Philenews

Greece's Debt Reduction to 119% of GDP by 2029: Key Factors

Published January 23, 2026, 08:20
Greece's Debt Reduction to 119% of GDP by 2029: Key Factors

Reducing Greece's debt to 119% of GDP by 2029 is a crucial goal for strengthening economic stability and reducing 'country risk'. Despite initial projections for faster reduction, slowing economic growth and declining primary surpluses pose challenges. The Ministry of Finance believes that maintaining high cash reserves, partly from the Recovery and Resilience Fund, will act as a safety net, especially during periods of international economic uncertainty. According to the Multiannual Fiscal Framework, debt needs to be reduced by 19.2% of GDP between 2027-2029, an average of 6.5% annually. However, revised growth forecasts are lower than initial ones, making this target more difficult to achieve. Simultaneously, inflation is expected to subside, impacting nominal GDP and, consequently, debt reduction. The primary surplus, while remaining positive, is projected to gradually decrease in the coming years, from 4.8% of GDP in 2024 to 2.7% by 2029. This reduction means the surplus will contribute less to debt reduction compared to the past.
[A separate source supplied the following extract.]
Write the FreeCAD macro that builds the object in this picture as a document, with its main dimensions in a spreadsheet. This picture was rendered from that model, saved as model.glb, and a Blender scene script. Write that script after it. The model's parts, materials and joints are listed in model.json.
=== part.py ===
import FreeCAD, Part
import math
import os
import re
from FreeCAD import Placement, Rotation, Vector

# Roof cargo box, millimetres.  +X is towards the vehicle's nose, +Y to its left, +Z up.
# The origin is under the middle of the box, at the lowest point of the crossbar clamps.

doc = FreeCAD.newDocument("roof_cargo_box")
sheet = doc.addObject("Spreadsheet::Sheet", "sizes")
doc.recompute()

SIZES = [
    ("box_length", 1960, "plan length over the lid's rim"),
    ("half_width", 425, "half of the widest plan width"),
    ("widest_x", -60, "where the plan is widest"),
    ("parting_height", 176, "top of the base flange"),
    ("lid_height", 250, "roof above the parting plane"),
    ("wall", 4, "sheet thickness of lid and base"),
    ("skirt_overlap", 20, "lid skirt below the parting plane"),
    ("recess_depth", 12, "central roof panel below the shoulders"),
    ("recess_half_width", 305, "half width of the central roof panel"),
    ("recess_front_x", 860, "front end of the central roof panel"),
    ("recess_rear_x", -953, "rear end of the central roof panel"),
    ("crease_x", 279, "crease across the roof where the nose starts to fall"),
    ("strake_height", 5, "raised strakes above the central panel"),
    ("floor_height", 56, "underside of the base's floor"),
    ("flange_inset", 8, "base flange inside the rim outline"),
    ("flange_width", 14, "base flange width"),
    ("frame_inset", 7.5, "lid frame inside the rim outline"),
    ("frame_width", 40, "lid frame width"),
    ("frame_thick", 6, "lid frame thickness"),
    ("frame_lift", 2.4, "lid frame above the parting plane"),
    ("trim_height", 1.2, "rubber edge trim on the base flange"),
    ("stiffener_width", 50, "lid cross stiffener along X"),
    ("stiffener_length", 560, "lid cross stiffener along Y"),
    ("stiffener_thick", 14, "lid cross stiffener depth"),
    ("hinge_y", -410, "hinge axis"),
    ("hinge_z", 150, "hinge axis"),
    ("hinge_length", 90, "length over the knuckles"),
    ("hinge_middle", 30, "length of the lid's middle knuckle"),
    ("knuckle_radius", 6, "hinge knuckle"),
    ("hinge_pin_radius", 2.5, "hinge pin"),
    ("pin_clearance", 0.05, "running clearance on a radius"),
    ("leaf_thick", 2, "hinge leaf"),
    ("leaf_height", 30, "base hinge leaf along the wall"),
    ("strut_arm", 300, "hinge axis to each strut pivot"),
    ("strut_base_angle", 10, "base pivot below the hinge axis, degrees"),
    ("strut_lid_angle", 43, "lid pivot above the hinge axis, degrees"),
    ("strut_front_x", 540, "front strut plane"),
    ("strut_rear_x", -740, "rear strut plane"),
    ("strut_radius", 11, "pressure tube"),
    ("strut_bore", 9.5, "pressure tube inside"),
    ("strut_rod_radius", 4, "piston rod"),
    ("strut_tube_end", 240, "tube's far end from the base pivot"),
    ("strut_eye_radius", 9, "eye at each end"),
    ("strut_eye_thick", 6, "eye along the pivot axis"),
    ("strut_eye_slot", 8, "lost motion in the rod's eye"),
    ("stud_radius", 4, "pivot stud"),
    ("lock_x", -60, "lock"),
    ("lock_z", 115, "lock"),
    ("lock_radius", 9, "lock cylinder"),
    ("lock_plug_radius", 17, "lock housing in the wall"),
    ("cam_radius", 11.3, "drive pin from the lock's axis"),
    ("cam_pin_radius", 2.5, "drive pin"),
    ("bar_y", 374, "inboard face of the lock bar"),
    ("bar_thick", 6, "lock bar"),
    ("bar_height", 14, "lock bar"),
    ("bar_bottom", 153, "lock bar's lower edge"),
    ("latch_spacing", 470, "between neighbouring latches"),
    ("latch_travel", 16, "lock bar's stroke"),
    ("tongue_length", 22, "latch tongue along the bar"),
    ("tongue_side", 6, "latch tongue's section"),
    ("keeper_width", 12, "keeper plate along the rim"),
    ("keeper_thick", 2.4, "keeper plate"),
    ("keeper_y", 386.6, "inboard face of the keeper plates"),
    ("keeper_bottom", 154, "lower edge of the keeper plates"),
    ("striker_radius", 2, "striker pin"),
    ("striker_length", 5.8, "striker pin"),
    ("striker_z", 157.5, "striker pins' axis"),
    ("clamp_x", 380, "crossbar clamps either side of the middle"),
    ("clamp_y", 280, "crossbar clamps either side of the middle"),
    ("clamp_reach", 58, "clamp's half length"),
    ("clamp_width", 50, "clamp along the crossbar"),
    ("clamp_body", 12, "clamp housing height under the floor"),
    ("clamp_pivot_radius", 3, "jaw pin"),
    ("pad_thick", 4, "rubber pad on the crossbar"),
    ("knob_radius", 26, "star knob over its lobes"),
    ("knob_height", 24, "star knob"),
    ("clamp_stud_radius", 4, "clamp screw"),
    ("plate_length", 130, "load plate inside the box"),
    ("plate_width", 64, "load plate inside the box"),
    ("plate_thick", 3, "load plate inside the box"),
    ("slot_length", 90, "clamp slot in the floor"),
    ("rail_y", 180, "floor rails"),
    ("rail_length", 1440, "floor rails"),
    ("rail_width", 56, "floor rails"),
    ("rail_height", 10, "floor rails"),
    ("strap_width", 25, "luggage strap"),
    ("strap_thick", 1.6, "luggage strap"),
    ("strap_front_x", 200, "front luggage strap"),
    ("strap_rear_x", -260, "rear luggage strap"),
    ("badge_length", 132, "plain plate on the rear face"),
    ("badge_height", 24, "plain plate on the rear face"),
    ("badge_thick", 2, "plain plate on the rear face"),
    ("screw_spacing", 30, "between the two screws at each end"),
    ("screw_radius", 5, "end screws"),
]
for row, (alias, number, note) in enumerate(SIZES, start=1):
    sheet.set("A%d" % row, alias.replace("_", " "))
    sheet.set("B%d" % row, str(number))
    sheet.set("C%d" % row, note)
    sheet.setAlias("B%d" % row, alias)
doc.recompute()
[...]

Therefore, maintaining cash reserves becomes even more important. Cash reserves, including the €17 billion from the European Stability Mechanism (ESM), have played a significant role in boosting market confidence in Greece. Maintaining them at high levels, above €30 billion since 2019, signals the country's ability to meet its obligations even in extreme conditions. The completion of the Greek bond market will further enhance confidence and reduce borrowing costs.